The opposite of farmland establishment is the soil degradation due to agriculture. This is a glob-al challenge (Filho et al. 2020). Some 30% of the world's agricultural land is seriously degraded (Le et al. 2014). About 12 million hectares of productive land is degraded every year (UNCCD 2004). Among the worst affected regions are Central America, where 75% of land is infertile, Africa, where a fifth of soil is degraded, and Asia, where 11% is unsuitable for agriculture (Figure, Table). About 3.2 billion people live in these degrading areas (Table 5). Most of the soil erosion is caused by water, either through flooding or poor irrigation, with the rest lost to winds (Doetterl et al. 2012). Agriculture practices such as ploughing also damage soil, as does repeated planting in fields, which depletes the soil of nutrients (Mateo-Zagasta et al. 2018).

Photo 3: A farmer in Norway creates farmland on 100 % stone land. The stones in the picture are the natural landscape of post glacial middle Norway. The forest and the grassland in the back are on recently made farmland. These manmade soils are much faster compared to soils made by nature (weathering), what can take millions of years.

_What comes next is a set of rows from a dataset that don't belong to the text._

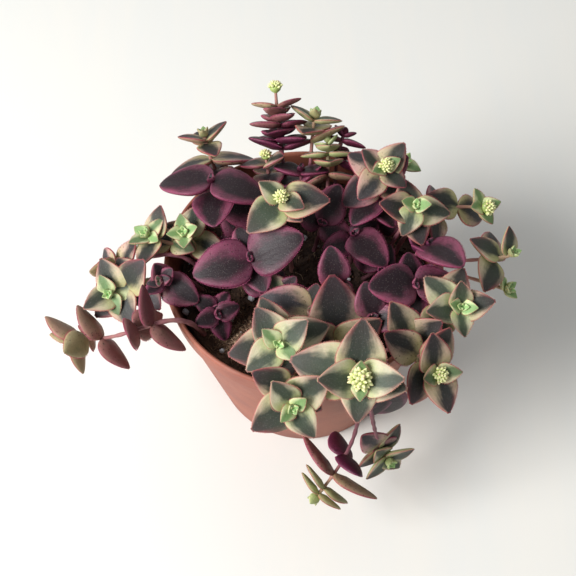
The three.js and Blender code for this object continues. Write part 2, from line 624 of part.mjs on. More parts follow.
// The bare stems and bud clusters come first, then the leaves, in the plan's order, so that
// those of the later stems give way.
const stems = stemPlan.map((plan, i) => {
  let solid = loft(stemRings(routes[i], 0));
  place(plan.name, solid);
  if (plan.head) {
    const cluster = budCluster(routes[i], plan.head);
    place(plan.name, cluster);
    solid = solid.add(cluster);
  }
  return { plan, solid, leaves: leavesOf(plan, routes[i]) };
});
for (const stem of stems) {
  for (const leaf of stem.leaves) {
    const bend = bends.find((one) => !crosses(stem.plan.name, leafSolid(leaf, one, leafGap)));
    if (bend) {
      const blade = leafSolid(leaf, bend, 0);
      place(stem.plan.name, blade);
      stem.solid = stem.solid.add(blade);
    }
  }
}
for (const { plan, solid } of stems) {
  const color = young.clone().lerp(old, 0.5 * (plan.age[0] + plan.age[1]));
  const mesh = new THREE.Mesh(geometryOf(solid), matte(color, 0.5));
  mesh.name = `stem_${plan.name}`;
  model.add(mesh);
}

export default model;
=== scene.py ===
# A potted calico kitten crassula: fine leaves, stems and buds, the mix and the pot.
import json
import math

import bpy
import numpy as np
from mathutils import Matrix


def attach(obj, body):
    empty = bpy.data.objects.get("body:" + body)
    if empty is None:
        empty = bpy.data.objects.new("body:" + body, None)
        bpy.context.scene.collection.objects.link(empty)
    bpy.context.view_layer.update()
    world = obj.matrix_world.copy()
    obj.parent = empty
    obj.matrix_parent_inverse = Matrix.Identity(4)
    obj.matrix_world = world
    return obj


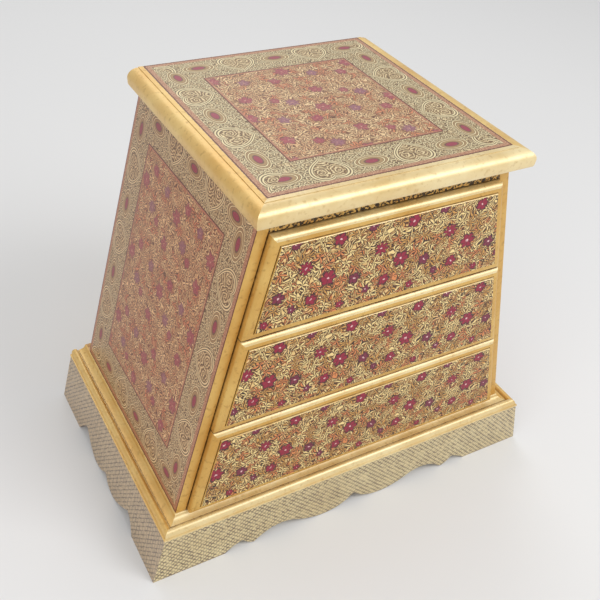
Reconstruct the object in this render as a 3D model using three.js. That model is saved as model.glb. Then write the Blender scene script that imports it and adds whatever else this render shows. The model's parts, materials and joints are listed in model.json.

Table: The number of people residing in degrading areas by region, the number in millions and the share in percentages.

Source: Le et al. (2014)


Figure: Global status of soil degradation
Source: UNEP (1997)

Photo 4: Erosion  is one of the main challenges in agriculture. Organic matter and nutrients are washed away. When forests or permanent grassland are cleared for arable farming, heavy rainfall can wash away the soil. What remains are bare stones and arable farming is no longer possible. In Ethiopia, a huge country, the land us has covered nearly all areas, where agriculture is possible. From 70% forest cover in the mid of last century, only 3% remained. Even step slopes are deforested and cultivated. Erosion is happening after heavy rains, which will occur more often with climate change. Today, the global erosion costs are calculated with 8 billion USD per year (Sartori et al. 2024). The EU has calculated  that water erosion could increase by 66% worldwide between 2015 and 2070 and cost up to USD 625 billion, which corresponds to 0.06% or 0.12% of global GDP.